Herein lies another paradox. Despite Biden’s perilous approval ratings and the apparent collapse of his coalition, the Democrats keep winning big. After halting the arrival of the mythical, but much heralded, ‘red wave’ in the 2022 midterms, the Democrats have successfully used the issue of abortion rights to galvanize support. The night before the third Republican primary debate, the Democrats swept to victory in several states – motivated to protect abortion rights following the Supreme Court’s Dobbs ruling in 2022 which removed the federal right to an abortion. Voters in Ohio, the quintessential purple state turned Trump stronghold, voted 56.6% in favour of establishing a constitutional right to abortion. In Virginia, Republican Governor Glenn Youngkin’s aspirations for a 15-week limit were thwarted when Republicans not only failed to capture the State Senate but lost the House of Delegates.
In Kentucky, it is almost unbelievable that the same state that produced Mitch McConnell and Rand Paul re-elected their Democratic governor, Andy Beshear. Daniel Cameron, his Republican rival, tried to link him to Biden, but Beshear did not bite. It seems that at least in red country, Biden proved more of a liability than an asset. The issue of abortion rights may very well be the Democratic Party’s saving grace if they can successfully energise young people to go out and vote while also reminding voters that it was Trump who appointed the very judges who would go on to rule in the pivotal Dobbs case. To quote the political commentator Dean Obeidallah, forget Carville’s “It’s the economy, stupid”. It’s abortion, stupid.
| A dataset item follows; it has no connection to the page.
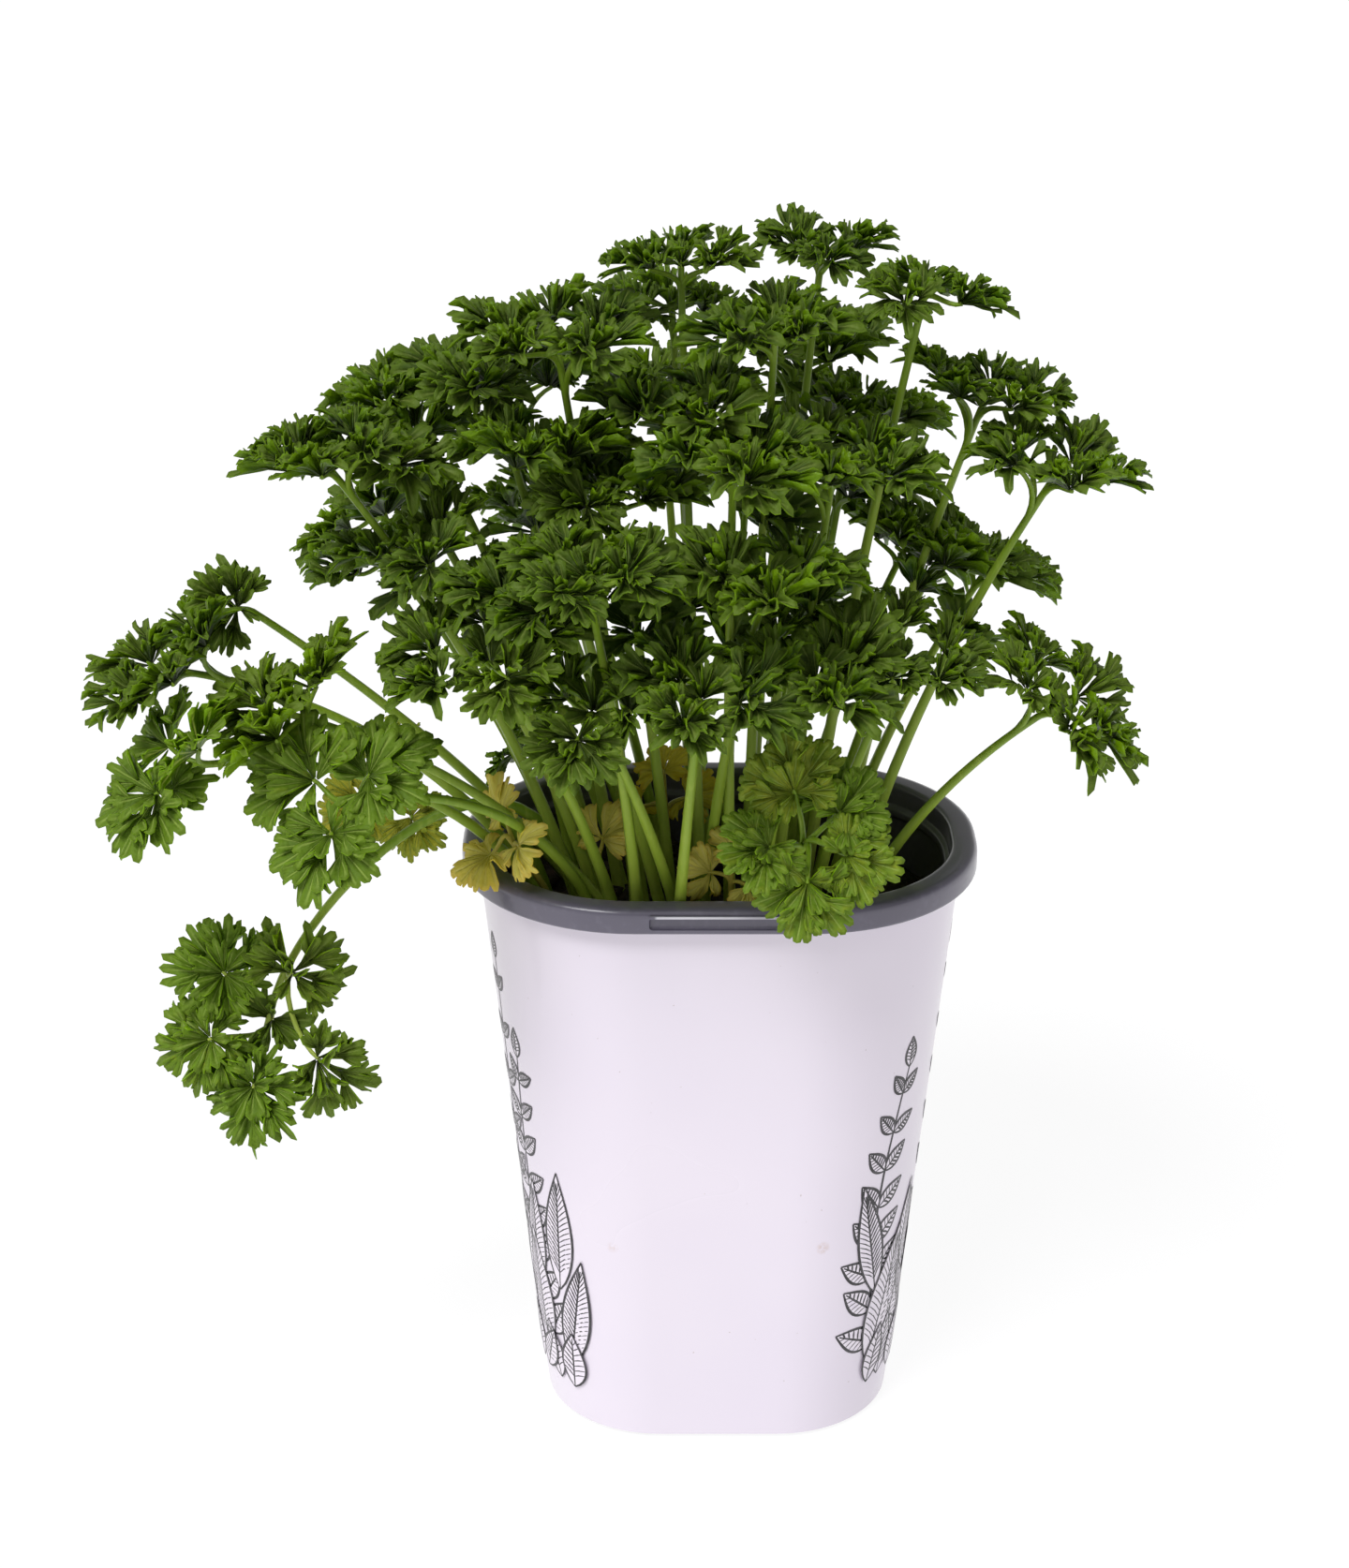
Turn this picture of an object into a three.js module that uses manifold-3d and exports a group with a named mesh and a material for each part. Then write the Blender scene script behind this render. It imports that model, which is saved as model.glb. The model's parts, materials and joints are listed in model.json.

Thus, one year out, the 2024 presidential election is a tale of paradoxes. Democrats keep winning big on the issue of abortion, but Biden looks set to lose the election to his deeply divisive predecessor. Likewise, Republicans continue to engage in destructive infighting while the clear GOP favourite battles to stay out of prison. The United States, once the great paragon of democracy and stability, looks set to face its most existential threat since the Civil War. Now, the country must ask itself: “Quo Vadis”?